In 1912, Kittie resigned from her mission – it was accepted with “deep regret” (Missions: A Baptist Monthly Magazine, v. 3, no. 11, p. 849). She arrived back at Boston on July 17, 1912. At the August 22, 1912 Detroit Board of Education meeting, it was noted that Miss Bendelow had returned from her leave of absence, and, at the September 12th meeting, she was assigned to Morley School with a salary of $80.
You might think this is the end of Kittie’s story – that she taught, got married (or remained a spinster), had kids (or not), and died. Not quite. According to a post on a Genealogy.com forum, “she married a Burmese man with the last name of Alexander and was disowned by her father, Edward Bendelow. She had 2 children, Charles and Jane. She was in a POW camp during World War 2, but made it out alive. She died in 1968 but never returned to the United States.” Let’s see what the documents say.

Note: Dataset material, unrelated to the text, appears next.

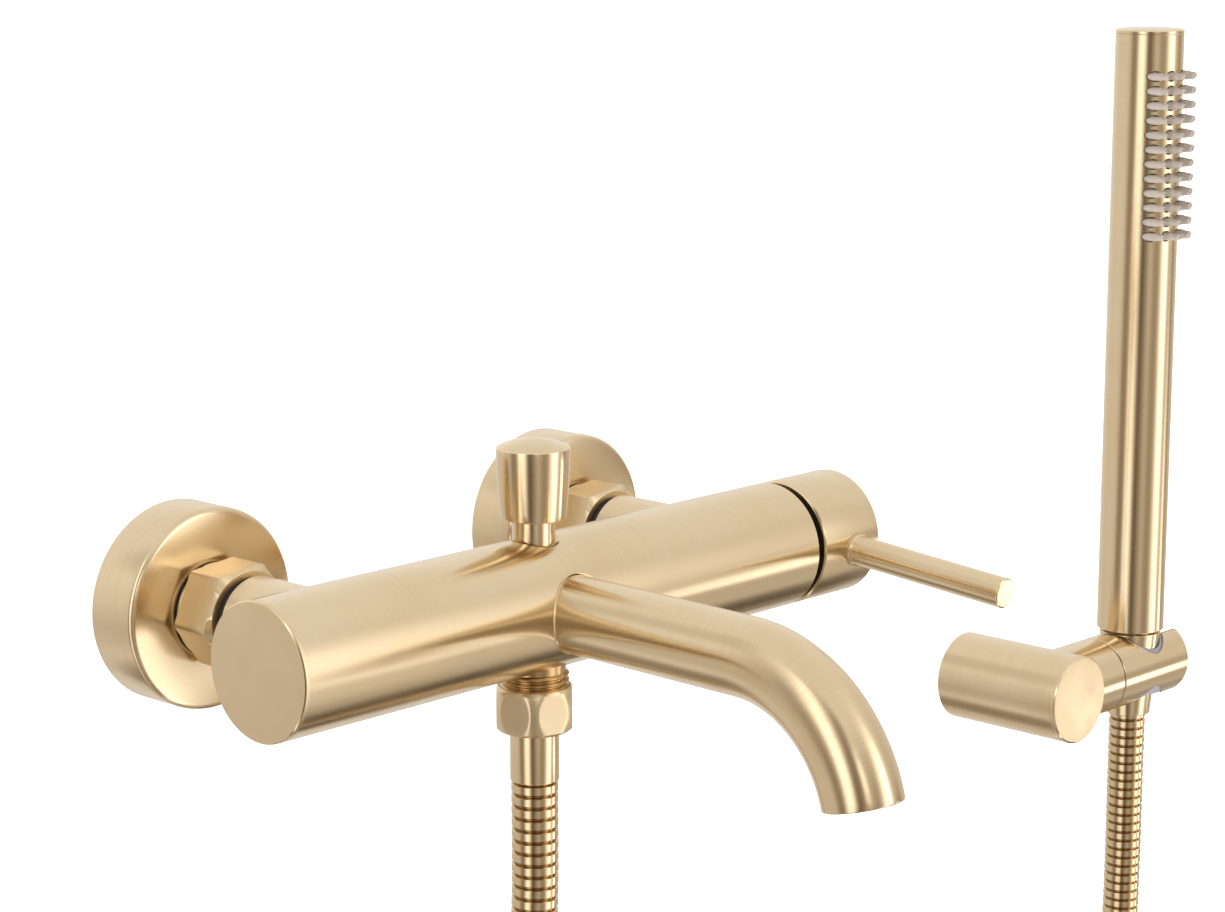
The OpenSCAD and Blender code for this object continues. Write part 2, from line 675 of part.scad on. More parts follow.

Kittie did leave Liverpool, England on July 17, 1914 bound for Rangoon. She was in 1st class on the ship Bhamo, and was listed as a 33-year-old teacher with her “country of intended future permanent residence” listed as Burma. She arrived in Rangoon on about August 1. She married a man named Stanley Alexander in Rangoon about 3 weeks later on August 24, 1914. This is the last mention I can find for her until her father’s obituary in July 1935, in which she is listed as one of his two daughters, “Mrs. Kittie Alexander.”
To conclude, I think I’ve solved most of the mystery. The sender was Kittie Bendelow, teacher and missionary to Burma, and daughter of Mrs. Miriam Bendelow, who was the recipient at 320 Linwood. Now to figure out how Mary J. Bolt knew the Bendelow family. Through the Baptist church? That would be new information for me! Was she friends with Miriam from somewhere else? She would have been about 13 years older than Miriam.